* [Work to do]:
Reproduce each of the lines word for word.

....

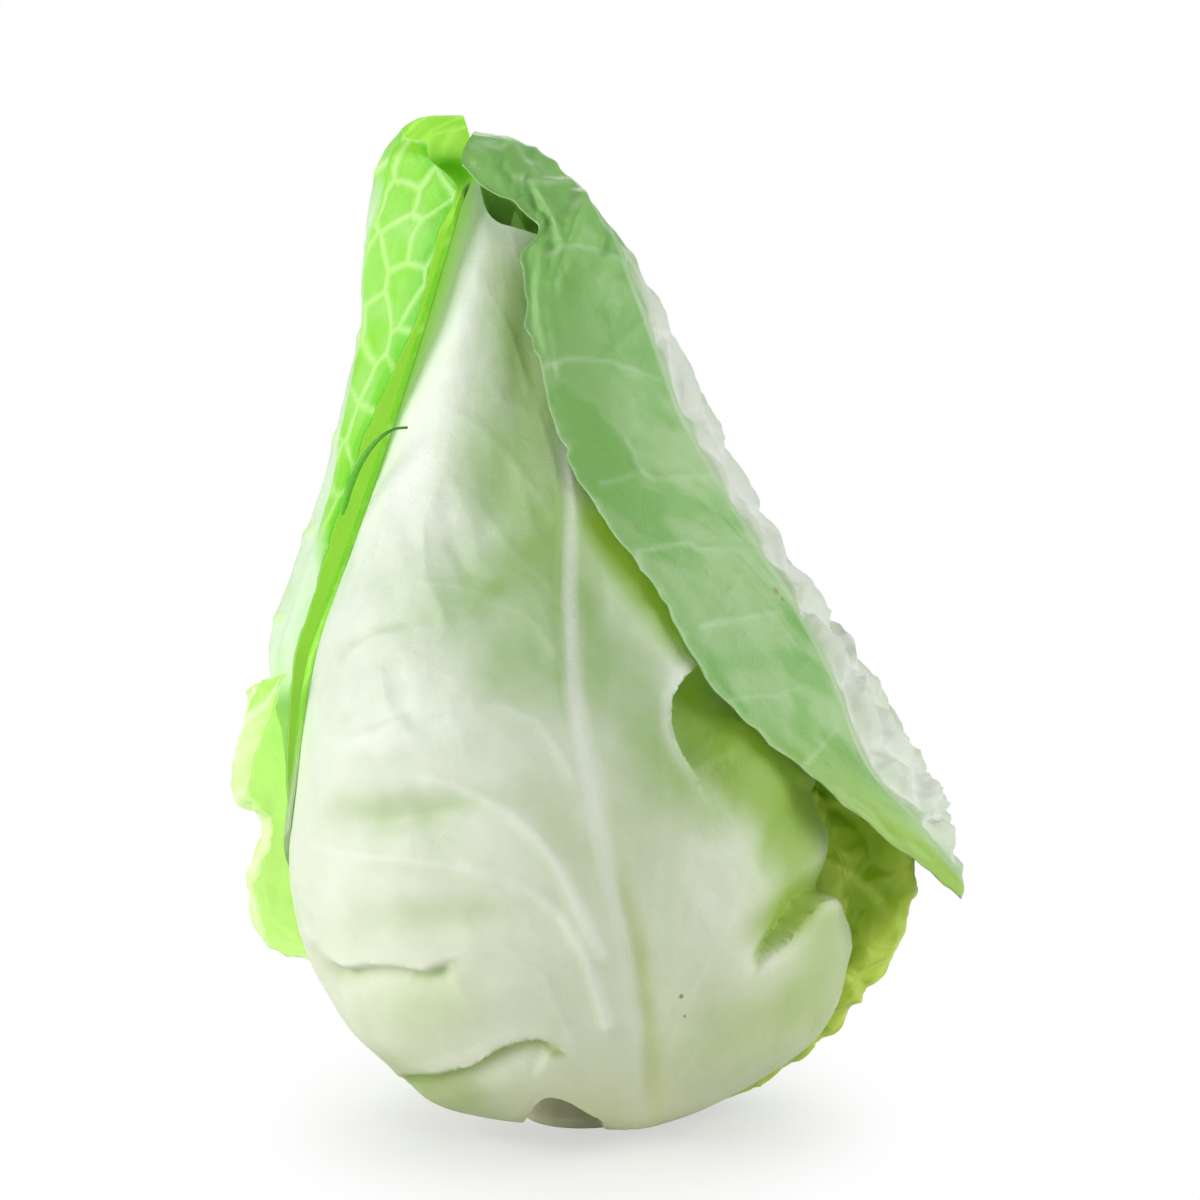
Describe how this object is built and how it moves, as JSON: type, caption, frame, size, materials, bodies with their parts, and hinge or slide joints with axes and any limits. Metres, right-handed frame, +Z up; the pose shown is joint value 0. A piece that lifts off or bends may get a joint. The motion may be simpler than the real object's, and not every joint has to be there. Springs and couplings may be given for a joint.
{
  "type": "cabbage head",
  "caption": "Pointed cabbage head standing on its cut stalk: a pale ribbed front leaf, outer leaves folded into a cape and a bright strip, and frilled lower leaves round a dense heart.",
  "frame": {"origin": "the middle of the stalk's flat cut face, on the surface that the head stands on", "axes": "+Z up along the height of the head, -Y towards the viewer of the picture, +X to that viewer's right"},
  "size_m": [0.1647, 0.1236, 0.2294],
  "materials": {
    "stalk": "matt cut vegetable flesh",
    "heart": "pale waxy leaf",
    "pale_leaf": "pale waxy leaf with white veins",
    "pale_back_leaf": "pale waxy leaf with white veins",
    "cape_leaf": "satin green leaf",
    "shaded_leaf": "satin yellow-green leaf",
    "bright_leaf": "thin bright green leaf",
    "bright_cup_leaf": "thin bright green leaf"
  },
  "bodies": {
    "root": {"stem": "stalk", "heart": "heart", "front_leaf": "pale_leaf", "back_leaf": "pale_back_leaf", "right_leaf": "cape_leaf", "right_cup_leaf": "shaded_leaf", "left_leaf": "bright_leaf", "left_cup_leaf": "bright_cup_leaf"}
  },
  "joints": []
}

....

* [Answer for the task]:
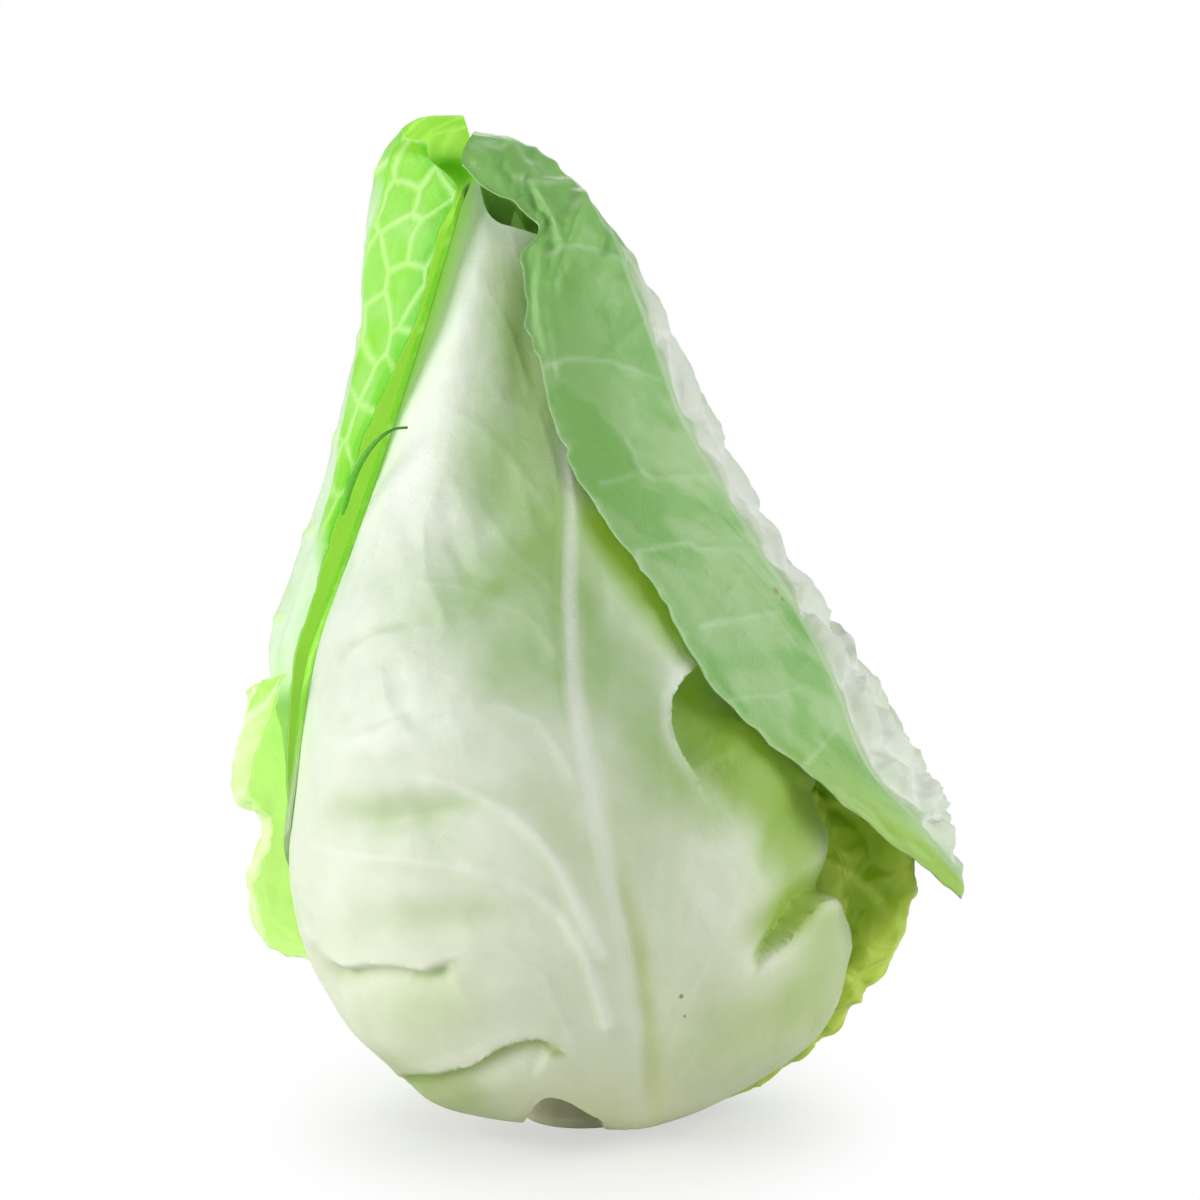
Describe how this object is built and how it moves, as JSON: type, caption, frame, size, materials, bodies with their parts, and hinge or slide joints with axes and any limits. Metres, right-handed frame, +Z up; the pose shown is joint value 0. A piece that lifts off or bends may get a joint. The motion may be simpler than the real object's, and not every joint has to be there. Springs and couplings may be given for a joint.
{
  "type": "cabbage head",
  "caption": "Pointed cabbage head standing on its cut stalk: a pale ribbed front leaf, outer leaves folded into a cape and a bright strip, and frilled lower leaves round a dense heart.",
  "frame": {"origin": "the middle of the stalk's flat cut face, on the surface that the head stands on", "axes": "+Z up along the height of the head, -Y towards the viewer of the picture, +X to that viewer's right"},
  "size_m": [0.1647, 0.1236, 0.2294],
  "materials": {
    "stalk": "matt cut vegetable flesh",
    "heart": "pale waxy leaf",
    "pale_leaf": "pale waxy leaf with white veins",
    "pale_back_leaf": "pale waxy leaf with white veins",
    "cape_leaf": "satin green leaf",
    "shaded_leaf": "satin yellow-green leaf",
    "bright_leaf": "thin bright green leaf",
    "bright_cup_leaf": "thin bright green leaf"
  },
  "bodies": {
    "root": {"stem": "stalk", "heart": "heart", "front_leaf": "pale_leaf", "back_leaf": "pale_back_leaf", "right_leaf": "cape_leaf", "right_cup_leaf": "shaded_leaf", "left_leaf": "bright_leaf", "left_cup_leaf": "bright_cup_leaf"}
  },
  "joints": []
}